To which the only appropriate response is: boy, bye. Fam, stopit. Cmonson.

You didn’t know? The media is out to get you?

Nah.

At this point, the entire nation is aware of Favre’s efforts to get Mississippi officials’ help to redirect public money towards the athletic facility at Southern Miss, where he played QB and where his daughter at the time was a volleyball player. We’re aware of this because text messages between Favre himself and Nancy New, the woman who was in charge of distributing money for the needy through a nonprofit called Mississippi Community Education Center, have gone public. New has pleaded guilty to 13 felonies and is cooperating with the ongoing investigation.

Favre’s most infamous text with New, where he asks her, “If you were to pay me is there anyway the media can find out where it came from and how much,” and when she replies with a reassurance that their arrangement would be kept quiet, isn’t just a smoking gun, it’s Favre and New metaphorically standing over the bloody body of somebody they just shot, licking the gunpowder fiendishly off their own fingers and texting each other about how good it tastes.

Favre isn’t charged with a crime. He may never be. But he knew what he was doing was foul, just like people who watch Pornhub on company-issued laptops and hope clearing the cache keeps IT from finding out. Hanging his PR defense on the nail of not knowing the money was welfare money, is flimsy, but it’s his own path to plausible deniability. Would he have immediately turned down the cash if New had texted back, “No, the media won’t find out and I’m sure the single moms who needed this money won’t mind?”

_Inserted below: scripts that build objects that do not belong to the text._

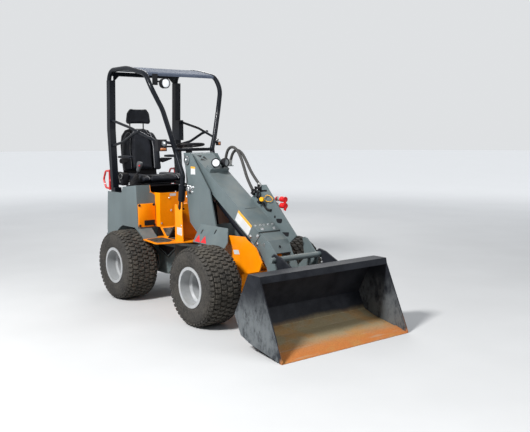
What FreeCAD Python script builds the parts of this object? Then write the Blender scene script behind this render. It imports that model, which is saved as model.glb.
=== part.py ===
import FreeCAD, Part
import math
import os
import Sketcher

# A compact loader with an articulated frame, four equal wheels, a roll-over frame,
# a straight boom with a quick hitch, and a bucket that rests on the ground.
# Lengths are in millimetres and angles in degrees. X runs forward, Y to the machine's
# left and Z up from the floor. Places along X are measured from the rear axle, and the
# finished pieces are moved together so that the origin lies under the middle of the machine.

SIZES = {
    # Overall places along the machine
    "wheelbase": 1320,
    "rear_reach": 620,
    "lip_reach": 2542,
    # Tyre and rim
    "wheel_track": 897,
    "tyre_radius": 325,
    "tyre_width": 313,
    "shoulder_drop": 26,
    "crown_drop": 7,
    "rim_flange_radius": 168,
    "rim_barrel_radius": 150,
    "rim_well_radius": 132,
    "rim_width": 292,
    "rim_thickness": 7,
    "disc_inset": 66,
    "disc_thickness": 10,
    "hub_radius": 62,
    "hub_depth": 34,
    "wheel_nut_circle": 70,
    "wheel_nut_radius": 11,
    "seat_gap": 0.3,
    # Wheel motors and axle beams
    "motor_radius": 88,
    "motor_flange_radius": 115,
    "motor_flange": 14,
    "motor_end_gap": 8,
    "spindle_radius": 30,
    "running_clearance": 0.05,
    "beam_width": 130,
    "beam_depth": 120,
    # Rear frame
    "rail_inner": 150,
    "rail_thickness": 12,
    "rail_rear": 430,
    "rail_front": 400,
    "rail_top": 560,
    "belly_height": 228,
    "belly_thickness": 8,
    "pivot_place": 660,
    "pivot_pin_radius": 30,
    "pivot_tube_radius": 54,
    "lug_radius": 58,
    "lug_thickness": 24,
    "upper_lug_top": 546,
    "lower_lug_bottom": 366,
    "lug_clearance": 3,
    # Engine as one plain block, and the counterweight
    "engine_length": 420,
    "engine_width": 270,
    "engine_height": 440,
    "engine_bottom": 405,
    "engine_front": 30,
    "counterweight_half": 340,
    "tow_pin_radius": 12.5,
    "counterweight_bottom": 330,
    "counterweight_top": 562,
    "counterweight_round": 95,
    # Rear body panels
    "body_half_width": 400,
    "panel_thickness": 6,
    "panel_rear_top": 480,
    "panel_rear_bottom": 506,
    "panel_notch_height": 988,
    "panel_step_place": 165,
    "panel_step_height": 1047,
    "panel_front_top": 106,
    "panel_front_height": 1075,
    "panel_front_bottom": 125,
    "panel_fold_height": 665,
    "cover_rise": 15,
    "cover_height": 220,
    "skirt_front": 235,
    "box_inner": 253,
    "arch_height": 672,
    # Rear door
    "door_thickness": 22,
    "door_bottom": 575,
    "door_top": 980,
    "door_gap": 6,
    "louvre_count": 7,
    "louvre_length": 480,
    "louvre_height": 14,
    "louvre_pitch": 36,
    "door_hinge_radius": 10,
    "door_pin_radius": 5,
    "door_hinge_place": 520,
    "door_hinge_low": 630,
    "door_hinge_high": 880,
    # Platform, seat box and console
    "platform_top": 582,
    "platform_thickness": 8,
    "platform_tip": 240,
    "platform_outer_place": 556,
    "platform_outer": 457,
    "platform_prow": 655,
    "platform_prow_half": 140,
    "mat_thickness": 6,
    "seat_box_front": 200,
    "seat_box_half": 200,
    "seat_box_top": 1000,
    "sheet_thickness": 5,
    "toe_rise": 94,
    "console_rear": 495,
    "console_front": 610,
    "console_face": 470,
    "console_height": 940,
    "column_radius": 24,
    "wheel_centre_place": 400,
    "wheel_centre_height": 1448,
    "hand_wheel_radius": 140,
    "hand_wheel_grip": 12,
    "hand_wheel_tilt": 6,
    # Seat
    "cushion_front": 30,
    "cushion_rear": 450,
    "cushion_half": 240,
    "cushion_bottom": 1078,
    "cushion_depth": 88,
    "backrest_rear": 560,
    "backrest_depth": 85,
    "backrest_top": 1622,
    "backrest_lean": 5.5,
    "headrest_half": 130,
    "headrest_bottom": 1648,
    "headrest_height": 172,
    "headrest_depth": 80,
    # Roll-over frame
    "post_outer": 404,
    "post_width": 62,
    "post_front": 371,
    "post_depth": 65,
    "post_top": 2075,
    "post_bend_height": 1600,
    "post_bend": 17,
    "post_lean": 38,
    "post_foot": 1030,
    "hoop_radius": 24,
    "hoop_rear_place": 428,
    "hoop_crest_place": 60,
    "hoop_crest_height": 2172,
    "roof_front": 292,
    "roof_front_height": 2100,
    "roof_lip": 20,
    "roof_lamp_radius": 45,
    "boot_radius": 31,
    "leg_radius": 22,
    "knee_place": 602,
    "knee_half": 192,
    "knee_height": 1180,
    "foot_place": 552,
    "foot_half": 188,
    "foot_height": 880,
    "guard_radius": 13,
    "roof_thickness": 5,
    # Front frame and tower
    "front_plate_inner": 146,
    "front_plate_thickness": 12,
    "tower_thickness": 12,
    "tower_foot_height": 545,
    "boom_pin_place": 605,
    "boom_pin_height": 1320,
    "boom_pin_radius": 25,
    "boss_radius": 42,
    "fender_outer": 250,
    "fender_fold_height": 750,
    "fender_height": 606,
    # Boom, in its own frame: along the boom from its pin, and square to it
    "boom_droop": 32.2,
    "boom_half_width": 110,
    "boom_over": 68,
    "boom_under": 62,
    "boom_tail": 62,
    "boom_end": 1110,
    "fork_thickness": 13,
    "hitch_pin_along": 1500,
    "hitch_pin_under": 90,
    "hitch_pin_radius": 22,
    "fork_end_radius": 48,
    "pin_gap": 0.3,
    # Lift cylinder
    "bracket_thickness": 12,
    "lamp_radius": 34,
    "hose_radius": 13,
    "lift_foot_place": 850,
    "lift_foot_height": 560,
    "lift_eye_along": 255,
    "lift_eye_under": 125,
    "lift_barrel_radius": 38,
    "lift_barrel_length": 420,
    "lift_rod_radius": 20,
    # Tilt cylinder
    "tilt_foot_along": 405,
    "tilt_foot_under": 150,
    "tilt_eye_along": 1505,
    "tilt_eye_under": 214,
    "tilt_barrel_radius": 34,
    "tilt_barrel_length": 560,
    "tilt_rod_radius": 18,
    "lift_rod_start": 90,
    "tilt_rod_start": 205,
    "steer_rod_start": 190,
    "barrel_clear": 54,
    "eye_half": 18,
    "ear_thickness": 10,
    "ear_gap": 6,
    # Steering cylinder
    "steer_foot_place": 215,
    "steer_foot_side": 88,
    "steer_eye_place": 700,
    "steer_eye_side": 132,
    "steer_height": 455,
    "steer_barrel_radius": 25,
    "steer_barrel_length": 330,
    "steer_rod_radius": 14,
    # Quick hitch and bucket
    "hitch_lug_inner": 118,
    "hitch_lug_thickness": 14,
    "hitch_plate_inner": 190,
    "hitch_plate_thickness": 14,
    "hitch_bar_radius": 22,
    "upper_bar_place": 1968,
    "upper_bar_height": 598,
    "lower_bar_place": 1900,
    "lower_bar_height": 290,
    "bucket_half": 643,
    "bucket_side": 10,
    "bucket_sheet": 8,
    "bucket_top_place": 2165,
    "bucket_top_height": 567,
    "bucket_back_place": 2000,
    "bucket_back_height": 250,
    "bucket_heel_place": 2075,
    "bucket_heel_height": 108,
    "bucket_floor_place": 2180,
    "bucket_floor_height": 70,
    "bucket_brow": 2300,
    "brow_height": 50,
    "edge_depth": 120,
    "edge_thickness": 16,
    "hook_thickness": 16,
}

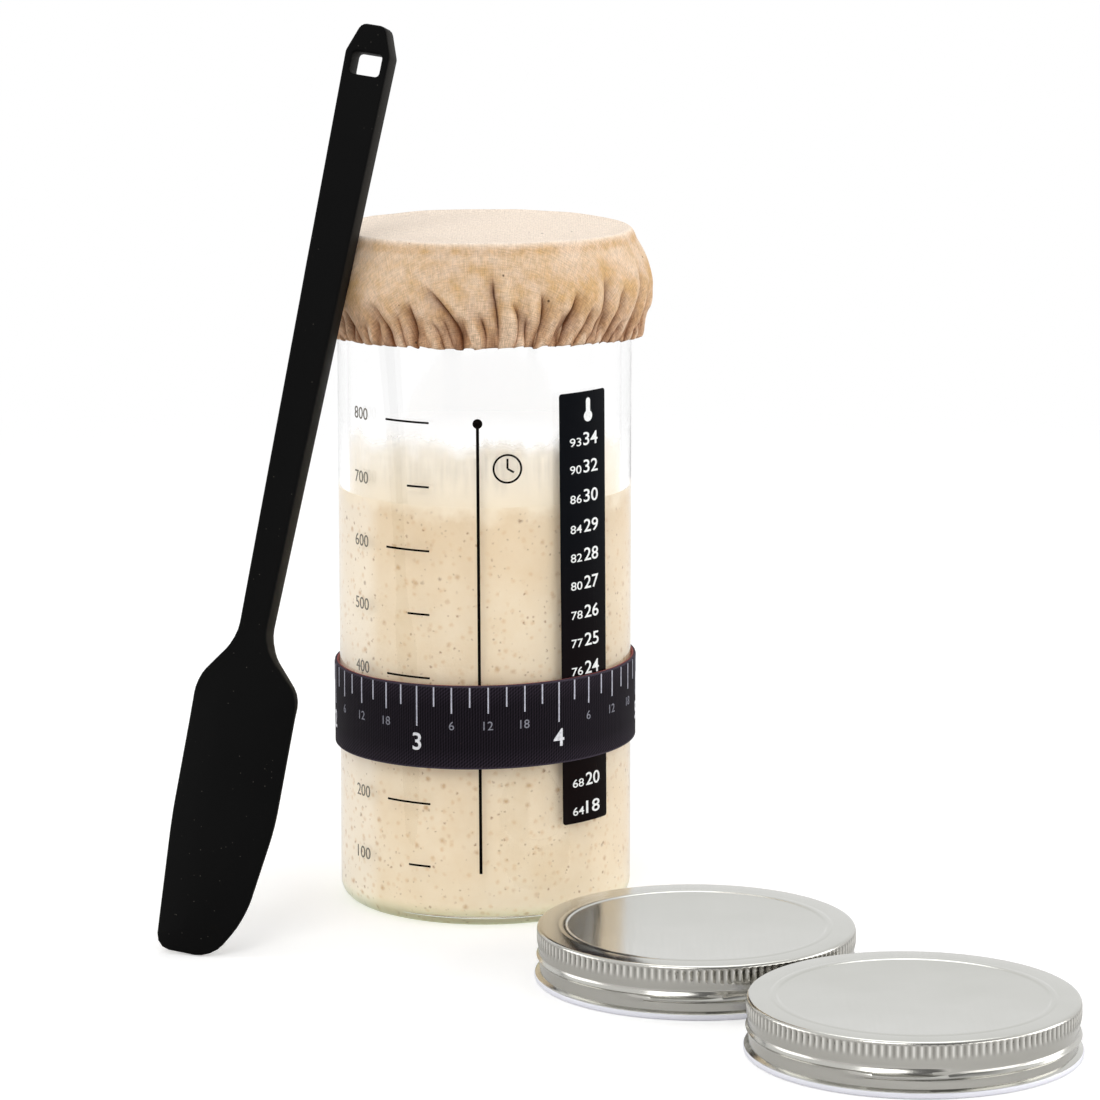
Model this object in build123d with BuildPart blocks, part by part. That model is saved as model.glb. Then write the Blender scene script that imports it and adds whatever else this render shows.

Favre made $137.8 million playing football over 20 years. He could’ve funded a new facility at Southern Miss himself if he wanted to. He could’ve gone around giving motivational speeches to his state’s needy residents on his own dime instead of arguing with the state over paying back money it gave him for speeches he never delivered. He could’ve paid for that arena, brought in 100 of the state’s neediest kids for a tour of his alma mater, and announced a scholarship for them there in his own name, or his daughters.

Then he wouldn’t have had to worry about whether the media would find out what was going on. Then, he would’ve welcomed the positive coverage.

But then, he it just wouldn’t have been Brett Favre.